Jazmine Kwong, PA-C, a neurology and aesthetics PA in Los Angeles, has attracted more than 21,000 followers to her page, @jazminek_pa, where she hopes to inform and motivate providers of all disciplines, but keeps future PAs top of mind.

“When creating content, I reflect on what I wish I needed as a pre-PA,” Ms Kwong said. “‘What are the topics that I would have wanted to see? Where do I go for more resources?’ These are the ideas that go through my mind when I brainstorm on what to post. At times, I will ask pre-PAs directly, ‘What else can I do for you?’”

When George Shian, a second-year student at SUNY Downstate in New York City, applied to PA school, he learned what pitfalls to avoid from other PA bloggers. Now, after receiving 7 PA school acceptances, he shares his knowledge in hopes of making the application process easier for future PA students on his page @george.shian, where he has gained more than 11,000 followers.

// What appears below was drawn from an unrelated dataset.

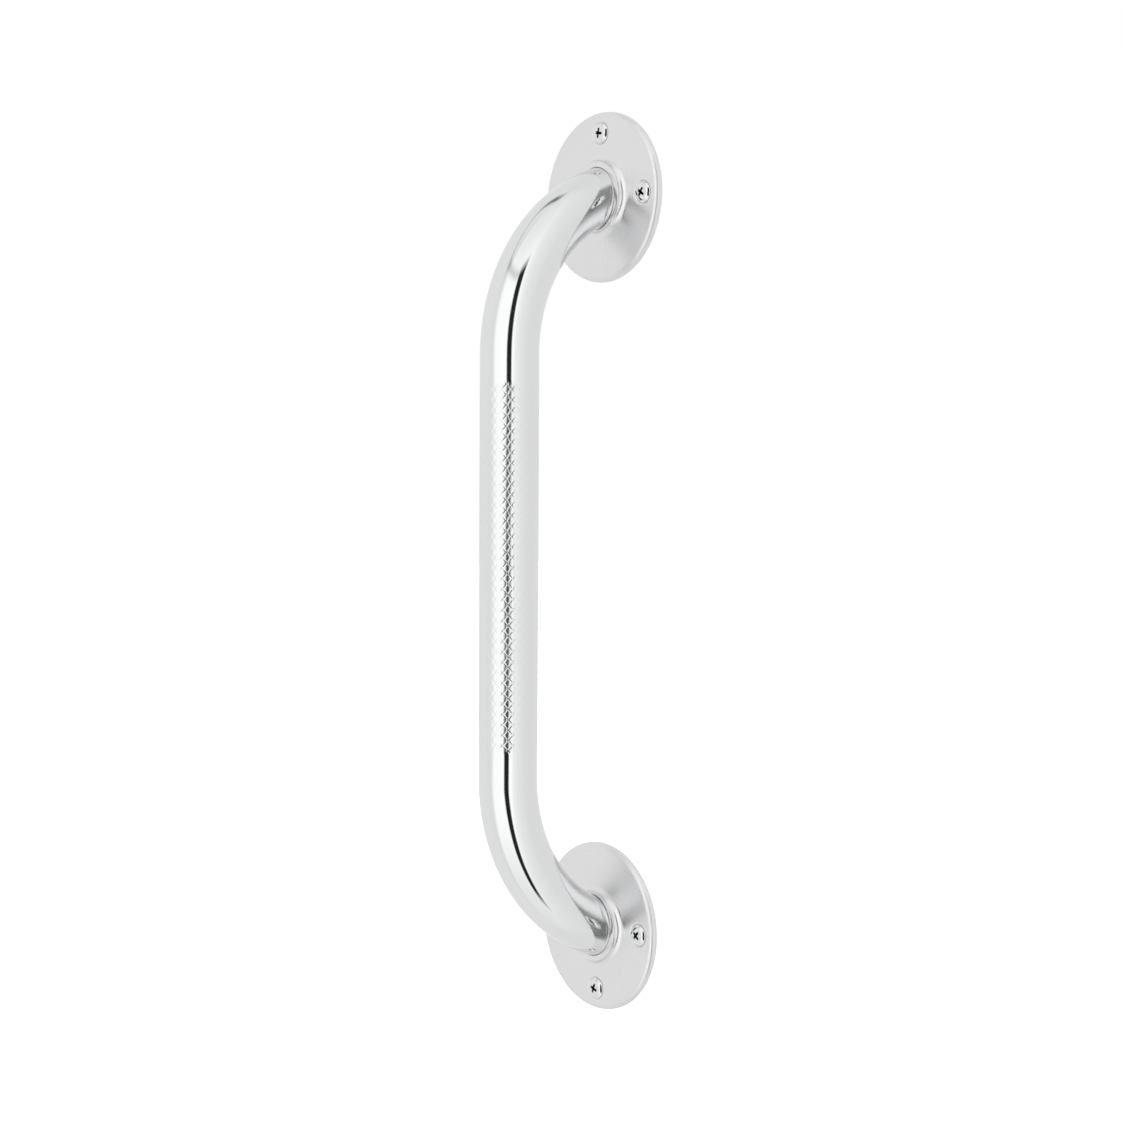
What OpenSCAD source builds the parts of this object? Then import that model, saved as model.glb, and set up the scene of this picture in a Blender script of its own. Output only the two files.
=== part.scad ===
// Wall-mounted grab rail: a bent, chrome-plated tube with a knurled grip, welded into two
// pressed flanges, each fixed by three oval-head screws.
// The wall is the plane Y = 0, the rail stands out of it towards -Y, and the grip runs along Z.
// The origin lies on the wall, midway between the flanges.

/* [Rail] */
// Distance between the centres of the two flanges
flange_centres = 330.2; // [275:0.1:620]
// Distance from the wall to the axis of the straight grip
standoff = 55; // [45.5:0.5:66]

/* [Tube] */
// Outside diameter of the tube
tube_od = 26; // [21:0.1:32]
// Wall thickness of the tube
tube_wall = 1.5; // [1:0.1:2.5]
// Radius of both bends, to the tube's centreline
bend_r = 76.2; // [68:0.1:92]
// Gap between the tube's trimmed end and the wall
tube_end_gap = 0.4; // [0.2:0.1:1]

/* [Knurled grip] */
// Plain straight tube left between each bend and the knurling
plain_length = 12; // [4:0.5:30]
// Height that the rolled knurling stands above the plain tube
knurl_raise = 0.15; // [0.05:0.05:0.4]

/* [Flanges] */
// Outside diameter of each flange
flange_d = 76.2; // [70:0.1:92]
// Depth of the pressed flange, from the wall to its face
flange_depth = 3.2; // [2.8:0.1:5]
// Thickness of the sheet that the flange is pressed from
sheet = 1.5; // [1.2:0.1:2]
// Outside radius of the turned-back rim
rim_r = 2.4; // [2.1:0.1:2.7]
// Height of the drawn neck above the flange's face, and radius of its flared foot
neck_rise = 3; // [2:0.1:4]
// Wall thickness of the neck where its lip is thinnest, on the side that the tube leans to
neck_lip = 0.8; // [0.6:0.1:2]
// Gap between the tube and the neck, all round
neck_gap = 0.1; // [0.05:0.05:0.3]

/* [Screws] */
// Diameter of the circle that the three screws of a flange lie on
screw_circle_d = 57.15; // [54:0.05:62]
// Outside diameter of the screw's thread
screw_d = 4.8; // [4:0.1:5.8]
// Diameter of the oval head
head_d = 9.8; // [8.6:0.1:10.6]
// Height of the head's crown above its edge
head_crown = 1.5; // [0.8:0.1:2]
// Included angle of the countersunk seat, in degrees
seat_angle = 82; // [80:1:90]
// Length of the screw, from the head's edge to its end
screw_length = 9.5; // [8:0.5:60]
// Depth of the head's edge below the flange's face
head_sink = 0.25; // [0.05:0.05:0.4]
// Gap between the screw's thread and its hole, all round
hole_gap = 0.25; // [0.1:0.05:0.5]
// Gap between the back of a screw's seat and the wall, so that the rim bears first
seat_gap = 0.2; // [0.1:0.1:0.5]
// Width of the chamfer where the screw's seat meets the flange's face
seat_chamfer = 0.8; // [0.3:0.1:1.2]

/* [Cross recess] */
// Width across the wings at the head's crown
recess_w = 5.2; // [4:0.1:6]
// Thickness of one wing
recess_t = 1.1; // [0.8:0.1:1.4]
// Depth of the recess below the crown
recess_depth = 2.8; // [1.5:0.1:3.2]

/* [Hidden] */
$fn = 96;

// Overshoot of a cut past the surface that it opens
cut = 1;
tube_r = tube_od / 2;
flange_r = flange_d / 2;
flange_z = flange_centres / 2;
chrome = [0.86, 0.87, 0.88];
steel = [0.55, 0.55, 0.56];

// The bends' centres lie this far behind the wall
bend_y = bend_r - standoff;
// The tube crosses the flange's axis half-way through the neck
neck_middle = flange_depth - sheet / 2 + neck_rise / 2;
// Height of each bend's centre above the origin, which is where the straight grip ends
bend_z = flange_z - sqrt(bend_r ^ 2 - (bend_y + neck_middle) ^ 2);
// Height of the tube's axis above the origin, at a distance out of the wall
function axis_z(out) = bend_z + sqrt(bend_r ^ 2 - (bend_y + out) ^ 2);
// Angle between the tube and the flange's axis there
function lean(out) = asin((bend_y + out) / bend_r);

// The lip clears the leaning tube, whose section there is an ellipse set towards the grip
lip_out = flange_depth + neck_rise;
lip_reach = (tube_r + neck_gap) / cos(lean(lip_out)) + flange_z - axis_z(lip_out);
neck_r = lip_reach + neck_lip;

grip_half = bend_z - plain_length;

head_r = head_d / 2;
screw_r = screw_d / 2;
seat_slope = tan(seat_angle / 2);
// Distance of the head's edge from the wall
head_out = flange_depth - head_sink;
// Depth of the head's cone, from its edge to the shank
head_cone = (head_r - screw_r) / seat_slope;
crown_r = (head_r ^ 2 + head_crown ^ 2) / (2 * head_crown);
end_chamfer = 0.6;

// A solid rod of radius r along the tube's own path, left long at both ends.
// Each half is a straight from the middle of the rail and a quarter bend.
module along_tube(r) {
    for (side = [0, 1])
        mirror([0, 0, side]) {
            translate([0, -standoff, 0])
                cylinder(h = bend_z, r = r);
            translate([0, bend_y, bend_z])
                rotate([90, 0, -90])
                    rotate_extrude(angle = 90)
                        translate([bend_r, 0])
                            circle(r);
        }
}

// Puts a shape drawn upwards from the wall on the upper flange's axis, standing out of the wall
module on_flange(along = 0) {
    translate([0, 0, flange_z + along])
        rotate([90, 0, 0])
            children();
}

// The bent tube, trimmed flat just in front of the wall, with the knurled band on its straight
module rail_tube() {
    color(chrome)
        difference() {
            union() {
                along_tube(tube_r);
                knurled_band();
            }
            along_tube(tube_r - tube_wall);
            translate([-tube_od, -tube_end_gap, -2 * flange_centres])
                cube([2 * tube_od, 2 * bend_r, 4 * flange_centres]);
        }
}

module knurled_band() {
    translate([0, -standoff, 0])
        rotate_extrude()
            polygon([
                [0, -grip_half], [tube_r, -grip_half],
                [tube_r + knurl_raise, -grip_half + knurl_raise],
                [tube_r + knurl_raise, grip_half - knurl_raise],
                [tube_r, grip_half], [0, grip_half]
            ]);
}

// Half section of a round dish of this radius and depth, with a rounded rim
module dish_section(r, depth, rim) {
    square([r - rim, depth]);
    intersection() {
        translate([r - rim, depth - rim])
            circle(rim);
        square([r, depth]);
    }
    if (depth > rim)
        square([r, depth - rim]);
}

// Half section of the neck: its outside sweeps up from the face in a concave arc
module neck_section() {
    foot_r = neck_r + neck_rise;
    translate([0, flange_depth - sheet])
        difference() {
            square([foot_r, sheet + neck_rise]);
            translate([foot_r, sheet + neck_rise])
                circle(neck_rise);
        }
}

// One screw's seat: a cone pressed back through the sheet until it nearly meets the wall
module seat_boss() {
    boss_r = screw_r + hole_gap + sheet;
    boss_depth = flange_depth - sheet / 2 - seat_gap;
    translate([0, 0, seat_gap])
        cylinder(h = boss_depth, r1 = boss_r, r2 = boss_r + boss_depth * seat_slope);
}

// What a screw's seat takes out of the flange: the hole, the cone under the head, and a chamfer
module seat_cut() {
    chamfer_slope = seat_chamfer / head_sink;
    translate([0, 0, -cut])
        cylinder(h = flange_depth + 2 * cut, r = screw_r + hole_gap);
    translate([0, 0, head_out - head_cone])
        cylinder(h = head_cone, r1 = screw_r, r2 = head_r);
    translate([0, 0, head_out])
        cylinder(h = head_sink + cut, r1 = head_r, r2 = head_r + (head_sink + cut) * chamfer_slope);
}

// The three screw places of the upper flange: its outer end and both sides
module each_screw() {
    for (turn = [0, 90, 180])
        rotate([0, 0, turn])
            translate([screw_circle_d / 2, 0, 0])
                children();
}

module flange() {
    color(chrome)
        difference() {
            on_flange() {
                difference() {
                    union() {
                        rotate_extrude() {
                            difference() {
                                dish_section(flange_r, flange_depth, rim_r);
                                translate([0, -cut])
                                    dish_section(flange_r - sheet, flange_depth - sheet + cut, rim_r - sheet);
                            }
                            neck_section();
                        }
                        each_screw() seat_boss();
                    }
                    each_screw() seat_cut();
                }
            }
            along_tube(tube_r + neck_gap);
        }
}

// The fillet of weld behind the flange, in the hollow between the sheet and the tube's end
module weld() {
    weld_r = flange_depth - sheet - tube_end_gap;
    weld_out = flange_depth - sheet;
    color(steel)
        difference() {
            on_flange(axis_z(weld_out) - flange_z)
                rotate_extrude()
                    difference() {
                        translate([tube_r, weld_out])
                            circle(weld_r + neck_gap);
                        translate([0, weld_out])
                            square(2 * tube_r);
                    }
            along_tube(tube_r);
        }
}

// An oval-head screw, drawn with its axis on Z, its head up and the head's edge at Z = 0
module screw_body() {
    difference() {
        union() {
            rotate_extrude()
                intersection() {
                    translate([0, head_crown - crown_r])
                        circle(crown_r);
                    square([head_r, head_crown]);
                }
            translate([0, 0, -head_cone])
                cylinder(h = head_cone, r1 = screw_r, r2 = head_r);
            translate([0, 0, end_chamfer - screw_length])
                cylinder(h = screw_length - end_chamfer - head_cone, r = screw_r);
            translate([0, 0, -screw_length])
                cylinder(h = end_chamfer, r1 = screw_r - end_chamfer, r2 = screw_r);
        }
        cross_recess();
    }
}

// The cross recess: two crossed wings inside a cone that closes towards the bottom
module cross_recess() {
    translate([0, 0, head_crown - recess_depth])
        intersection() {
            cylinder(h = recess_depth + cut, r1 = recess_t, r2 = recess_w / 2 + cut * recess_w / 2 / recess_depth);
            for (turn = [0, 90])
                rotate([0, 0, turn])
                    translate([-recess_w, -recess_t / 2, 0])
                        cube([2 * recess_w, recess_t, recess_depth + cut]);
        }
}

// The screw at one of the upper flange's places: 0 and 2 are the sides, 1 is the outer end
module screw(place) {
    color(chrome)
        on_flange()
            rotate([0, 0, 90 * place])
                translate([screw_circle_d / 2, 0, head_out])
                    screw_body();
}

rail_tube();
flange();  // upper_flange
mirror([0, 0, 1]) flange();  // lower_flange
weld();  // upper_weld
mirror([0, 0, 1]) weld();  // lower_weld
screw(0);  // upper_right_screw
screw(1);  // upper_end_screw
screw(2);  // upper_left_screw
mirror([0, 0, 1]) screw(0);  // lower_right_screw
mirror([0, 0, 1]) screw(1);  // lower_end_screw
mirror([0, 0, 1]) screw(2);  // lower_left_screw
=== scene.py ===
import math

import bmesh
import bpy
import numpy as np
from mathutils import Matrix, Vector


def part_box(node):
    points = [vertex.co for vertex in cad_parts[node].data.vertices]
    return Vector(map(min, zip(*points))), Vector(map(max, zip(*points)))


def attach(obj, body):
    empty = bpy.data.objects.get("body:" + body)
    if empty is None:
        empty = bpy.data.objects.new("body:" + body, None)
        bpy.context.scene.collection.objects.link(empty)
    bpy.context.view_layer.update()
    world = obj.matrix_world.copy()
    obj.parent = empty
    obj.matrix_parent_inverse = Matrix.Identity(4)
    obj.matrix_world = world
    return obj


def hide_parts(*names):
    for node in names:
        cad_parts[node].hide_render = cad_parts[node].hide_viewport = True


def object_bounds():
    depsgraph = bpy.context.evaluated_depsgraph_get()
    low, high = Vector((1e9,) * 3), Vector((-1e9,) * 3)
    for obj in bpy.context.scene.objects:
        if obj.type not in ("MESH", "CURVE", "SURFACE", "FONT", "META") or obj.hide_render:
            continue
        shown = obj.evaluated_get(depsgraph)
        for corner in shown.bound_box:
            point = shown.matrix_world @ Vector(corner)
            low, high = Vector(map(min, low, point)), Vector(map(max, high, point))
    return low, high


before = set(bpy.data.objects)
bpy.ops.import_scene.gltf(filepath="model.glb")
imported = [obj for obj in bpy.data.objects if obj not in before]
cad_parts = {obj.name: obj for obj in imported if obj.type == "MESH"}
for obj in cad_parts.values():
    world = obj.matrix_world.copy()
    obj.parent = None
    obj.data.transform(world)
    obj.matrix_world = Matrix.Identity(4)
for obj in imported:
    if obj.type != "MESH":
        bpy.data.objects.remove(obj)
cad_low, cad_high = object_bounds()
scene = bpy.context.scene
mm = 0.001


# --- Rail tube -------------------------------------------------------------------------------
# One length of 26 mm brass tube with a 1.5 mm wall, bent at both ends and chrome plated.
# The straight between the bends is rolled with a shallow diamond knurl for grip.
# Both ends are trimmed flat just short of the wall, inside the flanges.
tube_low, tube_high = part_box("rail_tube")
flange_low, flange_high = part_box("upper_flange")

knurl_raise = 0.15 * mm
tube_wall = 1.5 * mm
bend_r = 76.2 * mm
plain_length = 12 * mm
tube_r = tube_high.x - knurl_raise
standoff = -tube_low.y - tube_high.x
tube_end_gap = -tube_high.y

flange_r = flange_high.x
flange_z = (flange_low.z + flange_high.z) / 2
lip_out = -flange_low.y
flange_depth = 3.2 * mm
sheet = 1.5 * mm
neck_rise = lip_out - flange_depth

bend_y = bend_r - standoff
neck_middle = flange_depth - sheet / 2 + neck_rise / 2
bend_z = flange_z - math.sqrt(bend_r**2 - (bend_y + neck_middle) ** 2)
grip_half = bend_z - plain_length


def skin(name, patches):
    """A closed mesh from patches, each an array of points in rows and columns. A patch that goes
    round says so, and its last column then meets its first. Edges that lie together are merged,
    and the faces are turned outwards."""
    points, quads, start = [], [], 0
    for grid, goes_round in patches:
        rows, columns = grid.shape[:2]
        index = start + np.arange(rows * columns).reshape(rows, columns)
        if goes_round:
            index = np.concatenate([index, index[:, :1]], axis=1)
        corners = [index[:-1, :-1], index[:-1, 1:], index[1:, 1:], index[1:, :-1]]
        quads.append(np.stack(corners, axis=-1).reshape(-1, 4))
        points.append(grid.reshape(-1, 3))
        start += rows * columns
    points = np.concatenate(points).astype(np.float32)
    quads = np.concatenate(quads).astype(np.int32)
    mesh = bpy.data.meshes.new(name)
    mesh.vertices.add(len(points))
    mesh.vertices.foreach_set("co", points.ravel())
    mesh.loops.add(quads.size)
    mesh.loops.foreach_set("vertex_index", quads.ravel())
    mesh.polygons.add(len(quads))
    mesh.polygons.foreach_set("loop_start", np.arange(0, quads.size, 4, dtype=np.int32))
    mesh.update(calc_edges=True)
    work = bmesh.new()
    work.from_mesh(mesh)
    bmesh.ops.remove_doubles(work, verts=work.verts, dist=0.2e-6)
    bmesh.ops.recalc_face_normals(work, faces=work.faces)
    work.to_mesh(mesh)
    work.free()
    mesh.polygons.foreach_set("use_smooth", np.ones(len(mesh.polygons), bool))
    mesh.update()
    piece = bpy.data.objects.new(name, mesh)
    scene.collection.objects.link(piece)
    return piece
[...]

“I was a successful applicant when it came to PA school, and I realized that a lot of people had questions,” he said. “I decided that since I have all of this advice and experience, why not talk about that and help people?”

Some PAs who are active on social media have secured paid partnerships with various brands. Ambassadorships and sponsored posts allow PAs with high follower counts to supplement their incomes through Instagram and become more well-known and trusted in the industry, but for most PAs on social media, perks and recognition are not their focus. Instagram has become a popular platform for PAs and PA students to be visible figures for younger people interested in the profession.

Mr Trinh encapsulated the PA presence on social media: to give back and assist future clinicians. “At the end of the day, what was the point of all this? Was it the clout, or was it to help students? If it was to help students [and practicing PAs], you should be proud,” he said.